An ENSO prediction approach based on ocean conditions and ocean-atmosphere coupling

A simple statistical model for the El Nio-Southern Oscillation (ENSO) prediction is derived based on the evolution of the ocean heat condition and the oceanic Kelvin wave propagation associated with westerly wind events (WWEs) and easterly wind surges (EWSs) in the tropical Pacific. The multivariate linear regression model solely relies on the pentad thermocline depth anomaly evolution in 25 days along with the zonal surface wind modulation. It successfully hindcasts all ENSOs except for the 2000/01 La Nia, using the pentad (or monthly) mean tropical atmosphere ocean array data since 1994 with an averaged skill (measured by anomaly correlation) of 0.62 (or 0.67) with a 6-month lead.
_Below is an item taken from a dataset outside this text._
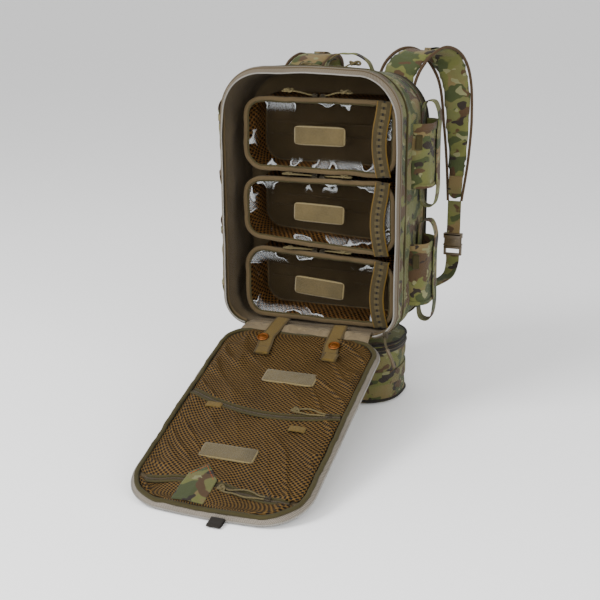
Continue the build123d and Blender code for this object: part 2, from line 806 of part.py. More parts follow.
print("panel slope", round(degrees(SLOPE), 3))
print("main slider", round(MAIN_X, 2), round(MAIN_Z, 2))
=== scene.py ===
import logging
import math
from bisect import bisect_left
from collections.abc import Callable, Sequence
from dataclasses import dataclass
from enum import Enum

import bmesh
import bpy
from mathutils import Matrix, Vector, noise


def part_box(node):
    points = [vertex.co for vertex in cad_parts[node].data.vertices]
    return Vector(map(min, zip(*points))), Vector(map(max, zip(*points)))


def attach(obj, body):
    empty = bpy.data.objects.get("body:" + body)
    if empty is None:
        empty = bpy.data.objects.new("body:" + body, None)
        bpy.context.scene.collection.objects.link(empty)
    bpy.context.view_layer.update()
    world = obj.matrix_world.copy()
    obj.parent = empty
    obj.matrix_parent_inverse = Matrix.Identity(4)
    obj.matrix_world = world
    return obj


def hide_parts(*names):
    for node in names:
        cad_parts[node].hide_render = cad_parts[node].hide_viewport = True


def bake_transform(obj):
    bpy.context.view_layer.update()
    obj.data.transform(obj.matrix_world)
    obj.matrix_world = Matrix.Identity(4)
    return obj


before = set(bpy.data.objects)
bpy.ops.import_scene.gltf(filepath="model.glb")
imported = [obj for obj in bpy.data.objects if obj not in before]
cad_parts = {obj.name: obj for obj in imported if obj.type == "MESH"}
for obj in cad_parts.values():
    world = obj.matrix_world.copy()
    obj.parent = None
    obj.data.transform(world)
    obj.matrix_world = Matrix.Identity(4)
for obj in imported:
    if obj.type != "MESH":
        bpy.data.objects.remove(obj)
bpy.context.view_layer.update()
LOG = logging.getLogger("backpack")
MM = 0.001
X_AXIS = Vector((1, 0, 0)).freeze()
Y_AXIS = Vector((0, 1, 0)).freeze()
Z_AXIS = Vector((0, 0, 1)).freeze()
FORWARD = Vector((0, -1, 0)).freeze()

Place = Callable[[float, float], Vector]
Station = tuple[Vector, Vector, Vector]
Path = Callable[[float], Station]
Section = Callable[[float], tuple[float, float, float]]
Socket = bpy.types.NodeSocket
Group = bpy.types.NodeTree
Piece = bpy.types.Object


# ------------------------------------------------------------------ shapes, in millimetres
def corners_of(node: str) -> tuple[Vector, Vector]:
    """Lowest and highest corner of a frame node, in millimetres."""
    low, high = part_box(node)
    return low / MM, high / MM


def lerp(first: float, last: float, share: float) -> float:
    """Value that lies share of the way from first to last."""
    return first + (last - first) * share


def ease(share: float) -> float:
    """Smooth step from 0 to 1."""
    share = min(max(share, 0.0), 1.0)
    return share * share * (3 - 2 * share)


def ripple(point: Vector, size: float, seed: float) -> float:
    """Smooth noise, about -1 to 1, whose waves are about size long.

    Args:
        point: where the noise is read, in millimetres.
        size: length of a wave, in millimetres.
        seed: number that picks one pattern among many.

    Returns:
        The noise's value.
    """
    return 2.0 * noise.noise(point / size + Vector((seed * 3.1, seed * 1.7, -seed * 2.3)))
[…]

The exception is mainly due to the long-lasting cold sea surface temperature anomalies in the subtropics resulting from the strong 1998/99 La Nia, even though the tropical warm water volume (WWV) had rebounded and turned phases after 2000. We also note that the hindcast skill is comparable using pentad or monthly mean NCEP global ocean data assimilation system data for the same time period. The hindcast skill of the proposed statistical model is better than that based on the WWV index in terms of the monthly correlation, normalized RMSEs and ENSO occurrences, which suggest that including the evolution of the subsurface ocean temperature anomaly and the WWEs/EWSs in the central tropical Pacific can enhance the ability to predict ENSO. The hindcast skill is also comparable to the predictions using other dynamical and statistical models, indicating that these processes are the keys to ENSO development. The dynamics behind the statistical model are consistent with the physical processes of ENSO development as follows: the tropical WWV resulting from the interannually-varying meridional subtropical cell transport provides a sufficient heat source. When the seasonal phase lock of ocean-atmosphere coupling triggers the positive (negative) zonal wind anomaly in boreal summer and fall, an El Nio (a La Nia) will develop as evidenced by the Kelvin wave propagation. The triggering dynamic may be suppressed or enhanced by the influence of extratropical Pacific sea surface temperature.